Les bombes les plus puissantes ont frappé des quartiers commerçants spécialisés dans la bijouterie dans le sud de Bombay, déjà victime des attentats de 2008. L'Inde a accusé le groupe islamiste Lashkar-e-Taïba (LeT), basé au Pakistan.

Selon P. Chidambaram, l'objectif visé est «l'unité de l'Inde, son intégrité et sa prospérité. Il y a des éléments hostiles à l'Inde qui ne veulent pas que l'Inde connaisse la croissance et prospère, ce sont ces éléments qui sont derrière les explosions à la bombe».

Salim Dharolia, un courtier en diamant attendant de récupérer le corps de son fils à l'hôpital privé Saifee, se demandait pourquoi le sang avait encore coulé à Bombay.

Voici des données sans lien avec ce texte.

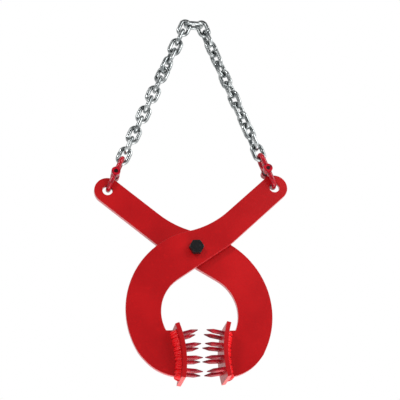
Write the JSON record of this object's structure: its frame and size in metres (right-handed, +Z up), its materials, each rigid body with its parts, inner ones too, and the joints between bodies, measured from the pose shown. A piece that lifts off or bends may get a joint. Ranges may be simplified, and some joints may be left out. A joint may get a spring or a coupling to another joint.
{
  "type": "scissor lifting tongs",
  "caption": "Scissor lifting tongs: crossed claw arms on a pivot bolt, curved spiked jaw plates, and a chain sling that closes the jaws when it is lifted.",
  "frame": {"origin": "where a hook carries the sling: under the middle of the top link, between its two side bars", "axes": "the tongs hang as in use: +Z up, +Y away from the side with the bolt head, so the front faces -Y, and +X to the right seen from the front"},
  "size_m": [0.3656, 0.07, 0.7589],
  "materials": {
    "red_paint": "glossy signal red enamel over laser-cut steel plate",
    "crimson_paint": "glossy crimson enamel over forged steel",
    "spike_steel": "red enamel over turned steel, worn dark at the points",
    "pin_steel": "dark oiled steel",
    "black_steel": "black oxide",
    "zinc": "bright zinc plating",
    "nylon": "nylon"
  },
  "bodies": {
    "top_link": {"top_link": "zinc"},
    "left_first_link": {"left_link_01": "zinc"},
    "left_chain": {"left_link_02": "zinc", "left_link_03": "zinc", "left_link_04": "zinc", "left_link_05": "zinc", "left_link_06": "zinc", "left_link_07": "zinc", "left_link_08": "zinc", "left_link_09": "zinc", "left_link_10": "zinc", "left_link_11": "zinc", "left_link_12": "zinc", "left_link_13": "zinc", "left_link_14": "zinc", "left_upper_bow": "crimson_paint", "left_load_pin": "pin_steel", "left_sleeve": "pin_steel", "left_lower_bow": "crimson_paint"},
    "rear_arm": {"rear_arm": "red_paint", "right_jaw_plate": "red_paint", "right_jaw_welds": "red_paint", "right_jaw_spikes": "spike_steel", "pivot_bolt": "black_steel", "pivot_spacer": "zinc", "pivot_washer": "zinc", "lock_nut": "zinc", "lock_nut_insert": "nylon"},
    "front_arm": {"front_arm": "red_paint", "left_jaw_plate": "red_paint", "left_jaw_welds": "red_paint", "left_jaw_spikes": "spike_steel"},
    "right_first_link": {"right_link_01": "zinc"},
    "right_chain": {"right_link_02": "zinc", "right_link_03": "zinc", "right_link_04": "zinc", "right_link_05": "zinc", "right_link_06": "zinc", "right_link_07": "zinc", "right_link_08": "zinc", "right_link_09": "zinc", "right_link_10": "zinc", "right_link_11": "zinc", "right_link_12": "zinc", "right_link_13": "zinc", "right_upper_bow": "crimson_paint", "right_load_pin": "pin_steel", "right_sleeve": "pin_steel", "right_lower_bow": "crimson_paint"}
  },
  "joints": [
    {"name": "left_sway", "type": "hinge", "parent": "top_link", "child": "left_first_link", "pos_m": [0, 0, 0.004], "axis": [1, 0, 0], "range_deg": [-16, 16]},
    {"name": "left_spread", "type": "hinge", "parent": "left_first_link", "child": "left_chain", "pos_m": [-0.02179, 0.00022, -0.00994], "axis": [0, 1, 0], "range_deg": [-1, 7]},
    {"name": "left_eye", "type": "hinge", "parent": "left_chain", "child": "rear_arm", "pos_m": [-0.16578, 0.00571, -0.35651], "axis": [0, 1, 0], "range_deg": [-29, 2]},
    {"name": "jaw_opening", "type": "hinge", "parent": "rear_arm", "child": "front_arm", "pos_m": [-0.00337, 0, -0.47161], "axis": [0, 1, 0], "range_deg": [0, 38]},
    {"name": "right_sway", "type": "hinge", "parent": "top_link", "child": "right_first_link", "pos_m": [0, 0, 0.004], "axis": [1, 0, 0], "range_deg": [-16, 16]},
    {"name": "right_spread", "type": "hinge", "parent": "right_first_link", "child": "right_chain", "pos_m": [0.02135, -0.00023, -0.01004], "axis": [0, 1, 0], "range_deg": [-8, 1]}
  ],
  "couplings": [
    {"joint": "left_spread", "follows": "jaw_opening", "ratio": 0.1357},
    {"joint": "left_eye", "follows": "jaw_opening", "ratio": -0.6401},
    {"joint": "right_spread", "follows": "jaw_opening", "ratio": -0.1691},
    {"joint": "right_sway", "follows": "left_sway", "ratio": 1}
  ]
}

«J'ai perdu mon seul fils. Il venait de se marier il y a deux mois. Pourquoi les habitants de Bombay sont tout le temps visés ? Quel crime avons-nous commis?».

Les attentats ont suscité de vives condamnations à l'étranger, le président américain Barack Obama les qualifiant de «révoltants», tandis que la secrétaire d'État Hillary Clinton a annoncé qu'elle maintenait sa visite en Inde prévue la semaine prochaine.

Le président français Nicolas Sarkozy a «condamné» mercredi «avec la plus grande fermeté la violence lâche et aveugle» des attentats, qualifiés d'actes «barbares» par le chef de la diplomatie française Alain Juppé.